Pop Art, for all of its self-proclaimed meaninglessness, was often clever, jazzy and far more cogently structured than anybody had a right to expect. Warhol was none of those things. He was not so much a creative force as opposed the manufacturer of a certain product. Lichtenstein, Rosenquist and Johns were, all of them, ten times the artist Warhol ever was.

Warhol’s images were shamelessly shopped off the bargain table, without the considerable bother of doing much to make them more interesting. Besides throwing a few arbitrary colors into the print run, he delegated most of the work he took credit for to factotums or mechanical reproduction.

He hardly did anything.

Beyond his pin-prick on the skin of art history, Warhol's impact on anything else was nil. In his tinfoil lined art"factory”, an entourage of "superstars" were nothing but dope-addicted party animals who likewise did nothing much, when they got round to doing anything except for shooting smack. His books were boring, his music was heroin inspired drivel and his movies were notable only for being awful.

He became the Fabian of American art, famous for getting famous.

He ultimately got so famous a crazy person tried to assassinate him in 1968. He never entirely recovered from his gunshot wound and died on the operating table 19 years later in 1987. Even that worked out well for his posthumous reputation, he became not only a university/museum deity but a martyr.

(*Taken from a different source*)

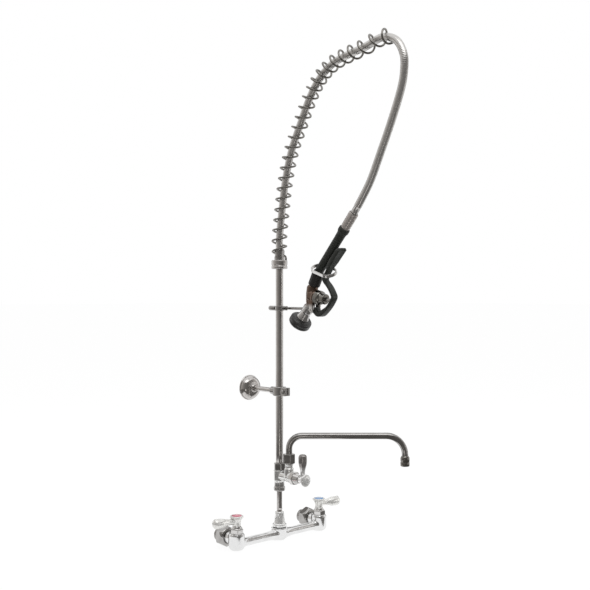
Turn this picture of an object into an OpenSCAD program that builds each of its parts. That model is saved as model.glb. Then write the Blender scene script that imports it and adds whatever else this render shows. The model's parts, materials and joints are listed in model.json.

He reaffirmed his "genius" late in life by scribbling over a mug shot of chairman Mao with day-glow crayons. In 2013 an altered stock photograph with little more than his name attached, sold at auction for 105 million dollars. This while artists with guts, brains, talent and something worthwhile to say couldn’t sell enough to buy dog food, and still can’t.

So, what was it? Genius? He had none, save for passing himself off as one. Brilliance? He was often taken for a moron. His informed critical response to almost anything was "oh, gee, that's great". Charisma? He was charmless. Luck? Undoubtedly. 90% of fame is dumb luck. The other 10% is, generally speaking, more dumb luck, but it didn’t hurt that Warhol had the honed instincts of a gifted media whore, and he could strike a convincing pose for the flashcubes. He was the diffident, above-it-all guru of consumer nihilism - his wet, half open mouth, his slackened, sallow face, his stringy, bleached hair, his empty, thousand-mile stare.

He certainly knew how to impress the snooty New York art crowd who paid his freight.

His great defining utterance, “everybody will be famous for 15 minutes” is cryptic balderdash. Almost everybody, including myself, will be nobody until they die and well after that and they know it.

Hence the fascination with fame.

Worlhol became a template for a the sort of fame that is more like cashing a 24 million dollar lotto ticket than as a reward for any heroic achievement. Many like him, in all fields, came after. Tit queens with less talent, and fewer brains than Mike, the headless chicken, posted sex tapes online and got TV shows. Mediocre, musically illiterate pop stars, who never penned so much as a memorable jingle and never will, crash the top ten mainly for being arrogant brats who look good in orange cargo pants. Washed-up jocks commit dumb crimes and slam through the media ceiling.

Fame or infamy? it doesn’t matter anymore. Fame is fame. An end in itself. The only bad publicity is no publicity.

The cult of fame can also be a very dangerous thing. Donald Trump, an arrogant, witless, bigmouthed bully and lifelong criminal, leveraged his worthless notoriety as a trash TV star to the very presidency itself. He brought America to the brink of a nuclear war, and his asinine response to a public health crisis killed at least a quarter million people, probably more.

But I digress.

My point is, the very people who are lest worthy of fame, hog most of it. The adoration of St Andy could be considered pretty harmless, a cynical and successful scam to jack up his tag at auction, but it’s worse than just that. It’s an insult to infinitely greater artists, William Wendt, George Segal, Alan Cober, Ron Cobb, David Levine and dozens of others who actually did something remarkable and unique and who are barely remembered for it. Worst of all, Warhol's example has trivialized the very idea of art itself to near worthlessness.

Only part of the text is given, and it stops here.